Members of Friends of Grandpont Nature Park wrote to Homes England on May 15th with concerns that £1.5million provided by the agency for a floodproof path out of Osney Mead has instead been siphoned off by Oxford City Council to go towards the controversial Oxpens River Bridge project.
Oxpens River Bridge, which is opposed by almost two thousand local residents, is set to be built using £10.3 million in public funds from two schemes designed to facilitate affordable housing, despite not enabling a single home to be built.
£1.5million of this money has been allocated by the City Council for a new path through the Nature Park to the bridge. This money is to come from Homes England’s Housing Infrastructure Fund (HIF).
The HIF criteria specifies that the funds can only be used for infrastructure which is “necessary to unlock new homes” (FoI Response p.30). The City Council applied to Homes England for HIF funds to build a new floodproof path out of Osney Mead on the grounds that it was “critical to the delivery of housing at Osney Mead” (FoI Response, p.76).

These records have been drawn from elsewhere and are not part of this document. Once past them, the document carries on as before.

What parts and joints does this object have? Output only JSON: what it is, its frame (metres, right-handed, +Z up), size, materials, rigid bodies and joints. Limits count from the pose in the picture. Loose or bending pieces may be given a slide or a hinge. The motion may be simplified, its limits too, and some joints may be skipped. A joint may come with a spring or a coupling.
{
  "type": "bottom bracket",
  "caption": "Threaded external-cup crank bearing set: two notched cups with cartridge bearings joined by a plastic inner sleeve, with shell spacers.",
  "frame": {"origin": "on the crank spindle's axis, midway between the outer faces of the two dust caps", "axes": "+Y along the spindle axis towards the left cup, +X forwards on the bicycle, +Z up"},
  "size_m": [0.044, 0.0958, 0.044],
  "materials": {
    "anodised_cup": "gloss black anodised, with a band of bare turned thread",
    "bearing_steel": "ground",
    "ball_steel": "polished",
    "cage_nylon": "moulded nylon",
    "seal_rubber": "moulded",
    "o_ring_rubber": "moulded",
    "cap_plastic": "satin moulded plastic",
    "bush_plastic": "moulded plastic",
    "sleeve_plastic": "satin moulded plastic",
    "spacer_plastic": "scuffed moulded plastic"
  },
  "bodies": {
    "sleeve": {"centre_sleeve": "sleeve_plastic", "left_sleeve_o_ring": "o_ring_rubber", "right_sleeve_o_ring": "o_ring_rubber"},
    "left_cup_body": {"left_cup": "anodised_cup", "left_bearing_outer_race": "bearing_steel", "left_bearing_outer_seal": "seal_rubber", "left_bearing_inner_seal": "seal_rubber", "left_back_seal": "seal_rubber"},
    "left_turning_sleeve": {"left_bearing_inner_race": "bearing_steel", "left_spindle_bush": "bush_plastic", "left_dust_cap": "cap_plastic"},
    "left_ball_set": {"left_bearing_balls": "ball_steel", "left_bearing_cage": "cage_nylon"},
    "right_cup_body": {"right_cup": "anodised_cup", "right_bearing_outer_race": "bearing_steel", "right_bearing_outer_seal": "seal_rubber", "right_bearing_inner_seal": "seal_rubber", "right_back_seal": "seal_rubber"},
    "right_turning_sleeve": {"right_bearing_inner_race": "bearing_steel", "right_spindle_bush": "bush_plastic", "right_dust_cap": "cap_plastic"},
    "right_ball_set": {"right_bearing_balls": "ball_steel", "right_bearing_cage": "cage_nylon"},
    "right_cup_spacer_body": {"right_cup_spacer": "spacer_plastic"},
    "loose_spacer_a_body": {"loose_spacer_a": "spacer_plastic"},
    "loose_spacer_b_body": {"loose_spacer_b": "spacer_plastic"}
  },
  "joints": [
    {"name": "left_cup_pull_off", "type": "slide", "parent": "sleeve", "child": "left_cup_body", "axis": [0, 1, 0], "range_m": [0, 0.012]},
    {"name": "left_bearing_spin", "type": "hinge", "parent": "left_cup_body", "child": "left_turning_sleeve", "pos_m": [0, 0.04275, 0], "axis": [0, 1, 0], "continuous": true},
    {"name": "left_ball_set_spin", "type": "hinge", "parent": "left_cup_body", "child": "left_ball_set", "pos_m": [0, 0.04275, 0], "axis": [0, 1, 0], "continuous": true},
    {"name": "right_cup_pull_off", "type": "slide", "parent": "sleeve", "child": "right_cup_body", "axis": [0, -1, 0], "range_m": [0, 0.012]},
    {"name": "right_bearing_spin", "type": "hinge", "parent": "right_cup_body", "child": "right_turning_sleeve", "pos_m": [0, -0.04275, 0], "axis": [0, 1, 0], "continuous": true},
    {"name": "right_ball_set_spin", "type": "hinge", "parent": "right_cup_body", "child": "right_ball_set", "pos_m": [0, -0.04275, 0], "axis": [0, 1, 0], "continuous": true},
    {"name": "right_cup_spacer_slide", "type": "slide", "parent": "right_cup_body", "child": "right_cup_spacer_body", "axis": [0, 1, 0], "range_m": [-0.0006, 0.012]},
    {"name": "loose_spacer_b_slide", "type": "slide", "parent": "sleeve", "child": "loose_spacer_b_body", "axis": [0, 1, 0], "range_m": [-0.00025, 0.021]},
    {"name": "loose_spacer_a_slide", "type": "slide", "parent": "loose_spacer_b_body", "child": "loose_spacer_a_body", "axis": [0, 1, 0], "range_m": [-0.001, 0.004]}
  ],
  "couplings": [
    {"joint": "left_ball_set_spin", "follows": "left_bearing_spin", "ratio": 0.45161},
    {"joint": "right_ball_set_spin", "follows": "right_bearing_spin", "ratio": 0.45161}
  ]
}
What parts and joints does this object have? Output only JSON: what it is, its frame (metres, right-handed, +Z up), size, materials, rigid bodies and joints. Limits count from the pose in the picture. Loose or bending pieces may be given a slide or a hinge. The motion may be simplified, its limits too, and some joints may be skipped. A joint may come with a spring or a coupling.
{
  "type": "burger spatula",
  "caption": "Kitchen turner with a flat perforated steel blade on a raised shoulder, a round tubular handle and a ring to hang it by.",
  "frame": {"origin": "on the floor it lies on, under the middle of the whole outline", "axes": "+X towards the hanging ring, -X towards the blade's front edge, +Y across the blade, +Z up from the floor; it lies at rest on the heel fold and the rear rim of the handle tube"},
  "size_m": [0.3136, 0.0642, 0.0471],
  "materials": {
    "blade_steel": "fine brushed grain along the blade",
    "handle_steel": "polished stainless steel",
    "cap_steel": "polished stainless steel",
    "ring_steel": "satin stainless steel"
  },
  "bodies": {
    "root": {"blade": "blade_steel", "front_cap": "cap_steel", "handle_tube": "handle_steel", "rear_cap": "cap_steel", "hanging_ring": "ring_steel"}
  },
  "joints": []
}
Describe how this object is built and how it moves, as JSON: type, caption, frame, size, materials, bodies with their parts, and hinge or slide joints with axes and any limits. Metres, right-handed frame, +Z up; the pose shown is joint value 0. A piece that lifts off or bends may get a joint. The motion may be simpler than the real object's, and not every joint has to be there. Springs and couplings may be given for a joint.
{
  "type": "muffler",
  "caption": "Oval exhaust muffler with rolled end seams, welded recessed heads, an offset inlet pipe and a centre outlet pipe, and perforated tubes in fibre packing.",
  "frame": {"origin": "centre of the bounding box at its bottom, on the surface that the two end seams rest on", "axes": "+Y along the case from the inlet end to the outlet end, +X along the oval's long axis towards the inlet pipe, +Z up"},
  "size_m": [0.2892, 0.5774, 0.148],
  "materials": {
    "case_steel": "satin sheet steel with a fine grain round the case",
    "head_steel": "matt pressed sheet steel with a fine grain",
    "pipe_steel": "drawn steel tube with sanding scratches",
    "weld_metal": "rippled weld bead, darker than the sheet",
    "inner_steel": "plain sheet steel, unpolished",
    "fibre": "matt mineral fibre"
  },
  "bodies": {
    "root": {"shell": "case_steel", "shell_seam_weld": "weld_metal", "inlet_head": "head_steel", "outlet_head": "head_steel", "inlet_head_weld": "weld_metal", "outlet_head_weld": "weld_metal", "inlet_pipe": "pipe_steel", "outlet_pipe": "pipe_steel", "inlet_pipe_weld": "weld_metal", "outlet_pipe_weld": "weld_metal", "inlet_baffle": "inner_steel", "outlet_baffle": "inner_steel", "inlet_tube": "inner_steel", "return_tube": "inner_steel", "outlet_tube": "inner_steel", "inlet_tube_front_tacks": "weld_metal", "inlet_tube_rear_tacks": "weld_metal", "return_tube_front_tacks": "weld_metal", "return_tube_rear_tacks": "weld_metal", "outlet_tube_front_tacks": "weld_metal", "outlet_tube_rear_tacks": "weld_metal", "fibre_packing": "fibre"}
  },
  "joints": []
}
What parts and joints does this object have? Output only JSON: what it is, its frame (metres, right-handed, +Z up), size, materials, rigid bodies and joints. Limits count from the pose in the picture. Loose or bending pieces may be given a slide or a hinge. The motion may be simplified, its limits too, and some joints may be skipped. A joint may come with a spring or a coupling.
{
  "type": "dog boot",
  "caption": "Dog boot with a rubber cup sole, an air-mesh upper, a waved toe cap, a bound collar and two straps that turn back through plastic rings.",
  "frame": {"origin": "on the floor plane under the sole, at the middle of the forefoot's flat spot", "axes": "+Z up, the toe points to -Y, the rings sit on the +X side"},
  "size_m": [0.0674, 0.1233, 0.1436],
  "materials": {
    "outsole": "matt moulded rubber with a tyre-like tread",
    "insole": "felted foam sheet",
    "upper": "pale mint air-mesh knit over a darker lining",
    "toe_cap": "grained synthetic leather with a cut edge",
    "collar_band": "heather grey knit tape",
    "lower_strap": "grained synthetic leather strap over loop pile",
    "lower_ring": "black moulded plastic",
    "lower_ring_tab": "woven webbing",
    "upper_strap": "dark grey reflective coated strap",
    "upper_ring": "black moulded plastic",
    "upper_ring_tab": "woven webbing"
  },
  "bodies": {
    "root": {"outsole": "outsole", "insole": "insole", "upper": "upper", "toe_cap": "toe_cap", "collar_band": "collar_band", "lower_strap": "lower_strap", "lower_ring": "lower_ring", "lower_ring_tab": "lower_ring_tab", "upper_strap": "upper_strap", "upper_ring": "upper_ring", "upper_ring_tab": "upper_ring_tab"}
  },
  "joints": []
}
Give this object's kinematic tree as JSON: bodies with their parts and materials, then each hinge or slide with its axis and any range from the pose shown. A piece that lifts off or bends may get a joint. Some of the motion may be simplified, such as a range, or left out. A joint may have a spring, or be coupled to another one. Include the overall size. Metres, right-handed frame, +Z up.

This is because a dry flood route out of Osney Mead is required in order for residential development there to be granted planning permission. The application concluded that the paths would “provide… a safe dry route to Osney Mead at times of flood.” (FOI Response P.77)
However, this is not what the City Council are now planning to spend the money on. Instead of using the money to create a floodproof path out of Osney Mead, as per their funding bid, they have instead diverted it to a path which would run from the planned new bridge to the end of Grandpont Nature Park, stopping short of Osney Mead. To reach Osney Mead, users would still need to cross a section of towpath which regularly floods (see picture below), even after the bridge and its connecting paths have been built. The path on which the City Council now plans to spend the money will therefore not help deliver housing at all and does not provide any additional floodproofing measures; the Nature Park is already safe from flooding, as it is at a much higher elevation than the river; once users are in the Nature Park they are already on a safe dry route. The problem is reaching the Nature Park from Osney Mead, and this problem remains unresolved under the current proposals.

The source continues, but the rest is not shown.